5) Entertainment. Whether it’s happy or dark, the story should be entertaining and compelling. Remember you have an audience to win over – or lose.
6) Passion. Whatever you’ve written, we want to feel the love you have for what you’ve put on the page. It’s always refreshing to see a piece of writing that has been tended to with loving consideration, and has a sense of heartfelt conviction.
7) Conflict. A lot of submissions we receive are light on trials and tribulations. Don’t be afraid to hurt your characters. Hurt them bad if you have to. Put your narrator through the wringer. Drag your poetry through hellfire. As long as it’s not Job-level sadism (unless there’s a reason for it) it’ll result in a more compelling piece.
8) Imagination. ‘Write what you know’ is great, but so is stepping out of that comfort zone and diving into unknown waters. Go where your mind takes you – worry about the cleanup when you’re done with the draft.

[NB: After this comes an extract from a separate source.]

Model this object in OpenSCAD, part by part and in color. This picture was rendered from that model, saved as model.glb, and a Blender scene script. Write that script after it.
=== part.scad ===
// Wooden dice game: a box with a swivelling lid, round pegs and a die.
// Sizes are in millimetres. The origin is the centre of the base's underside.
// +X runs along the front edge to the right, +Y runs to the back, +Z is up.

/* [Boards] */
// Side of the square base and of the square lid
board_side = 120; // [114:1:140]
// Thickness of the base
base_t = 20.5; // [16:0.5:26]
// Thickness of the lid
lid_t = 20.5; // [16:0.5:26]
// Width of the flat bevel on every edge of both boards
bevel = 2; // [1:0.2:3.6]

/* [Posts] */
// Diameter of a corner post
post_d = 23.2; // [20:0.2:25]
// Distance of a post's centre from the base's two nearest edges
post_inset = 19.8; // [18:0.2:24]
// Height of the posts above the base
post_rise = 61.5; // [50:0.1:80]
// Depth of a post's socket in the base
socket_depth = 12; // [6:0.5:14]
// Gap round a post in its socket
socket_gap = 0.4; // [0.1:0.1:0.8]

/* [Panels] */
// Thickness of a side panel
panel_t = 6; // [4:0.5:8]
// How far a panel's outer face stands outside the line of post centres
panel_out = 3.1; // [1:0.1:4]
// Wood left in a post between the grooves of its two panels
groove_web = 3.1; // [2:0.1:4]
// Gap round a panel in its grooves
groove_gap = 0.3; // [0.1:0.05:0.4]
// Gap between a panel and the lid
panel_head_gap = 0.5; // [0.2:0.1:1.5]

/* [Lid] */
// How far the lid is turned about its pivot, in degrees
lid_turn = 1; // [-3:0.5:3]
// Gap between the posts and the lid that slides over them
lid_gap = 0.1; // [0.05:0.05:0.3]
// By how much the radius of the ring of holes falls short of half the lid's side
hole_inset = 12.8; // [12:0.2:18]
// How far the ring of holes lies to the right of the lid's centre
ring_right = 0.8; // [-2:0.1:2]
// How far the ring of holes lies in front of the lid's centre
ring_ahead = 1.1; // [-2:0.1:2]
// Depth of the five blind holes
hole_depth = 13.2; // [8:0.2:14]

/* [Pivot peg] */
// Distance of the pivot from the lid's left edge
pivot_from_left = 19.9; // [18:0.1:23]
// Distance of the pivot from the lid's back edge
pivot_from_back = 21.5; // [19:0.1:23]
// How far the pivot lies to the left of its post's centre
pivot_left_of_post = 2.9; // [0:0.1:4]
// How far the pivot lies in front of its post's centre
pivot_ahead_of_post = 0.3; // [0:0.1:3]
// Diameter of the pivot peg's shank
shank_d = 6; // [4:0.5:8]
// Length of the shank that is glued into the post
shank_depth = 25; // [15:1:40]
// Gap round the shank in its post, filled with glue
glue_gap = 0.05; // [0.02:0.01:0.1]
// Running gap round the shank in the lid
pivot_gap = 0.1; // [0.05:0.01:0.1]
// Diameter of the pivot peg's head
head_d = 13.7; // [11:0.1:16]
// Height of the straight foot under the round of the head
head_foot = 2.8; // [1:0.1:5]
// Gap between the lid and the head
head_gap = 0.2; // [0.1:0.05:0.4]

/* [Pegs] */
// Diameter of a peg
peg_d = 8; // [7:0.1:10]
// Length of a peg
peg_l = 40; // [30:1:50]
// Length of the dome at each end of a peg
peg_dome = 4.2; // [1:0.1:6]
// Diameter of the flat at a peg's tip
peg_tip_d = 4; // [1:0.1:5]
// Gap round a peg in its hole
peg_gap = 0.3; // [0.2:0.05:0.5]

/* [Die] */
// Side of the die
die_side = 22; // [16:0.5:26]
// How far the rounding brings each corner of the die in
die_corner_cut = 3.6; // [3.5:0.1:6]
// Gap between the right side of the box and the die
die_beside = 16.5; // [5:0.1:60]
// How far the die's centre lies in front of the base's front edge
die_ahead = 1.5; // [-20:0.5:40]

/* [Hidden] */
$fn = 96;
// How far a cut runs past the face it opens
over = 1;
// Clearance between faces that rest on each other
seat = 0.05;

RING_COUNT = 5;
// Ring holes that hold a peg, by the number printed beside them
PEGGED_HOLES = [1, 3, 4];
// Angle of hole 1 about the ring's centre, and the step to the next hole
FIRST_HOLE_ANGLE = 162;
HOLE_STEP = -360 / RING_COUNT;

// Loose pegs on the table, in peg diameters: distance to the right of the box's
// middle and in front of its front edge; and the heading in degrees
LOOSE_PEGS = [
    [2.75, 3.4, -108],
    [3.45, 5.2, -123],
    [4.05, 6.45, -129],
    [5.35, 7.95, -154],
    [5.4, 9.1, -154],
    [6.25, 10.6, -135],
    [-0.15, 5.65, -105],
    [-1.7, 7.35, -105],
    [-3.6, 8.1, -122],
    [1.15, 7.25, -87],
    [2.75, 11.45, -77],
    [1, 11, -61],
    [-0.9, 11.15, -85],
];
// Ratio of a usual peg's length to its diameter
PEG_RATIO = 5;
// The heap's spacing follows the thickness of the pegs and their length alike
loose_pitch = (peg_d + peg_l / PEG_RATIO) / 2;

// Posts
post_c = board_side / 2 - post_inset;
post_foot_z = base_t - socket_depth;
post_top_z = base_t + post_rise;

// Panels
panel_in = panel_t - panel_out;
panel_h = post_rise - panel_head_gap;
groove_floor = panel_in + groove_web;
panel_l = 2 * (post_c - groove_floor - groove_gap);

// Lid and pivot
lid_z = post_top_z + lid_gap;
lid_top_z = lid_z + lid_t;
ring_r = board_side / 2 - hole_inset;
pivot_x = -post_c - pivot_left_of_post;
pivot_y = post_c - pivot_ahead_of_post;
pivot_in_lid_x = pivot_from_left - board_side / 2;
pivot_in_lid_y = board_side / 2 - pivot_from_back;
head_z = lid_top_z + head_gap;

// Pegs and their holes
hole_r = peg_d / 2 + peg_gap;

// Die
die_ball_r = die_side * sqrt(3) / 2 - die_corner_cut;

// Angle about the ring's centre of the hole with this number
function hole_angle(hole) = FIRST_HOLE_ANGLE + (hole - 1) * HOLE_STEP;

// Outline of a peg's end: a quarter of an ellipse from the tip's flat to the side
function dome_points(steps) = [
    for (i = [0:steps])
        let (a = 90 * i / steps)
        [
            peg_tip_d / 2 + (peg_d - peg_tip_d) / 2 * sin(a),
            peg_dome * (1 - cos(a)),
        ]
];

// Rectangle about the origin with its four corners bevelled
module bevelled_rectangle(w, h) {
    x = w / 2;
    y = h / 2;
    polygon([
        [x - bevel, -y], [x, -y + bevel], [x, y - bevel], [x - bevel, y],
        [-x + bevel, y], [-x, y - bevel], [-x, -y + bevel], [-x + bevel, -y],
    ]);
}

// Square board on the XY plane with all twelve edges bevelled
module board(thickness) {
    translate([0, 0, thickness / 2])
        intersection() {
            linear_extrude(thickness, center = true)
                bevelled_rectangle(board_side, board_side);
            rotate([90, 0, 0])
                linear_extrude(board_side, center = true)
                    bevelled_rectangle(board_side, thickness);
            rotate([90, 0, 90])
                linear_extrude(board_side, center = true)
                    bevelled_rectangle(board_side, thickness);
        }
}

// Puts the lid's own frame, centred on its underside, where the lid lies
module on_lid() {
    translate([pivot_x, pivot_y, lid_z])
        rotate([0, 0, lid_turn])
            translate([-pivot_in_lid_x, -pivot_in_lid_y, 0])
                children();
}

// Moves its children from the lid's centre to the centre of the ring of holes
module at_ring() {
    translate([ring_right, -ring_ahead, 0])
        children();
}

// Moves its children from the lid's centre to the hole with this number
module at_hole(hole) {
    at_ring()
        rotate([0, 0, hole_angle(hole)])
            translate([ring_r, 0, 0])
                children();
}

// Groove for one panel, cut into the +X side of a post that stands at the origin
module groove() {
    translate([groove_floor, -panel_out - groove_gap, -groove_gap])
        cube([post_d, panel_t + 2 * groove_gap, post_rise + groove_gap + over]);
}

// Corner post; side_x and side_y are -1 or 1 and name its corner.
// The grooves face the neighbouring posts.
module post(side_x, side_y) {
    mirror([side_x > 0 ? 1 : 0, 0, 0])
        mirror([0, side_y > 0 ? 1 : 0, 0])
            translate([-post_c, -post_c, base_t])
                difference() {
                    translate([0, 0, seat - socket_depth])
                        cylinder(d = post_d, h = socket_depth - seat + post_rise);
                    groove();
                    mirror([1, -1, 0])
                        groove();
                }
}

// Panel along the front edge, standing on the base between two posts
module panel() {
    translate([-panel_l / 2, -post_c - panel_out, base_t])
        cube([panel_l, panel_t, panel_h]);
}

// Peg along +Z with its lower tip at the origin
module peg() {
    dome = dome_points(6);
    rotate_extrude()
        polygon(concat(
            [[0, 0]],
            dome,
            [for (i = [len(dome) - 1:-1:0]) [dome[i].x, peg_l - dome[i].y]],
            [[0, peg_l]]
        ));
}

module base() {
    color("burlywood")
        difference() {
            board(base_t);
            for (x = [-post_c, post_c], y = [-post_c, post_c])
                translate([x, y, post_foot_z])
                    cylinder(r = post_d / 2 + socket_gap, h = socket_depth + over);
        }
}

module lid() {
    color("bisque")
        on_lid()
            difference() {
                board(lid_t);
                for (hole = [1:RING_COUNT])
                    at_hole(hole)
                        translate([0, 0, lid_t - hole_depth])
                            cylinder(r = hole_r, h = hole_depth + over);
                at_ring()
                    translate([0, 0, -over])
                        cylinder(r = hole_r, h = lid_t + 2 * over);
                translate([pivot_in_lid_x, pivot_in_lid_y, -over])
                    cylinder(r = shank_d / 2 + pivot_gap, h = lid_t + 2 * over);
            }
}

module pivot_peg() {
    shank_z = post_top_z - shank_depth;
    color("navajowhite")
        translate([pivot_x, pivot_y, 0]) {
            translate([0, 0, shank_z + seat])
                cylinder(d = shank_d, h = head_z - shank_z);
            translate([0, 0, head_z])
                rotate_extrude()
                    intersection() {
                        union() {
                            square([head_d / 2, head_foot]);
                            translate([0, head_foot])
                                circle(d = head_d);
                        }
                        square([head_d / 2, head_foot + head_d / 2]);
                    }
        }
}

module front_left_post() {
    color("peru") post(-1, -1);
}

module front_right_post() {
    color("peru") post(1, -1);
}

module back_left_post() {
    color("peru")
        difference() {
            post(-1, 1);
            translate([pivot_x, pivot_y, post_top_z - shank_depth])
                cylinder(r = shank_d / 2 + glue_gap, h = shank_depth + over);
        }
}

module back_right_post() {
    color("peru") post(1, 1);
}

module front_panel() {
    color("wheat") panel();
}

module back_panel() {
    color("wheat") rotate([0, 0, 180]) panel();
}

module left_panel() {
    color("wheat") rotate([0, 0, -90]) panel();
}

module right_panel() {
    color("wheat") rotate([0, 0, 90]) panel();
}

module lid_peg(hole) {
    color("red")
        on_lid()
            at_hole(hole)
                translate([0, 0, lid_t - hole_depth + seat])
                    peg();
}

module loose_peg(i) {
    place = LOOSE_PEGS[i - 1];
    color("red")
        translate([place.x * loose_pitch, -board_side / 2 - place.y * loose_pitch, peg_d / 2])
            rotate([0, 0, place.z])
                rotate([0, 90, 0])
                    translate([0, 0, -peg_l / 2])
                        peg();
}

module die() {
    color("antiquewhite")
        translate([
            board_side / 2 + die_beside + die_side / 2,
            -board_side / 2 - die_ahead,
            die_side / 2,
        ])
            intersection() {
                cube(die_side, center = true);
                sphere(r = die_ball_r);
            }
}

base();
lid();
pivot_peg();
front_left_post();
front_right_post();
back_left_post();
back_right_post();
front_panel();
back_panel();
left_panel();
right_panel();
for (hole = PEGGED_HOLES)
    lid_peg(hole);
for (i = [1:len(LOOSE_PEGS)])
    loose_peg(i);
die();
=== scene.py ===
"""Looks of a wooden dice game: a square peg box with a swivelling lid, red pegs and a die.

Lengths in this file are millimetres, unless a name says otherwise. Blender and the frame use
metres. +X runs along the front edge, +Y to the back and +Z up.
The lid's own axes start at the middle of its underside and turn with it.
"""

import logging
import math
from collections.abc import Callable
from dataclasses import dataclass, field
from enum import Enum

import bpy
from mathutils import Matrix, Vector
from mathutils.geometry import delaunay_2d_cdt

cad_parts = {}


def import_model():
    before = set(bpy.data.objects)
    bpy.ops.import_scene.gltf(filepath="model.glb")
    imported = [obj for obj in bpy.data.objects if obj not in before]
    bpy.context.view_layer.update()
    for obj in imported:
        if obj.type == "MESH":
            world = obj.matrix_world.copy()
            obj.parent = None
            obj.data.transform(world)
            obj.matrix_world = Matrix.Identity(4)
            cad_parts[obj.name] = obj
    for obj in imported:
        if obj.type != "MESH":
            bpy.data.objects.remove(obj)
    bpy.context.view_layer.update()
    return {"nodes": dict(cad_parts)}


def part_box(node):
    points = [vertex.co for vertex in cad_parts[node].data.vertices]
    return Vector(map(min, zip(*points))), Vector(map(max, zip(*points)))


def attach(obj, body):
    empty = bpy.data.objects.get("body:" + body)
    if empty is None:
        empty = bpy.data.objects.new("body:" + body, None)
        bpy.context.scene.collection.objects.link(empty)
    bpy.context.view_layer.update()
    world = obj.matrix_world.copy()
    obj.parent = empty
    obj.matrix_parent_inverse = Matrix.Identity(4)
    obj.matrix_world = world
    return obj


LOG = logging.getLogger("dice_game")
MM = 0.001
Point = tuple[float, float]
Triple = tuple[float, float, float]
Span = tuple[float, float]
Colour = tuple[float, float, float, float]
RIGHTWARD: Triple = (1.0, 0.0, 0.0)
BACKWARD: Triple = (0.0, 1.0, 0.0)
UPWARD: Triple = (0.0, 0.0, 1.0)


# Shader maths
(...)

9) Following the Guidelines. We have criteria like word limits and formatting preferences in place for good reasons. Help us out by sticking to them.
10) New Angles. There are going to be far more submissions then we can create spots for in the issue. So ask yourself: what’s my point of difference?
11) Awareness of page seventeen. We don’t stick to themes or certain styles, but it’s always beneficial to check out previous issues, to see what we’ve published in the past and how our mission statement reflects in our backlist.
12) Professionalism. Not to the point of being stuffy and impersonal (see #15). But presentation and prompt communication counts.
13) A Love for Reading and Writing. Naturally.
14) Ambition. We take pride in being career-starters, and love seeing the ambitious types that are intent on making the most out of their craft.
15) Personality: No one else is you, as you might have heard in a dozen self-help validations. So let that shine through.
16) Support. Not meaning donations (although that would be nice). But telling people about page seventeen (especially if you’re going to be in the latest issue!) and joining in with the conversations we have in social media and elsewhere.
17) You. We want to get to know you. Say hi to the good folk at Busybird. Bring something to read out at the open mic nights. Post something on our Facebook page. However it may be, we want you to be part of our growing community.
Also, don’t forget that we champion new writers, and emerging wordsmiths still trying to get their submission count up. We don’t turn veterans away at the door – hence why this addendum isn’t on the list – but we strongly encourage new writers to take the chance and let us have a look at their strongest work. It could be the start of something.
I hope the checklist gives some indication of what page seventeen is all about. We love new talent, and we love individuality and unique voices. We want to see your imagination at play on the page. We want the highs and the lows. We want you.
Start counting down. In a fortnight the game is on.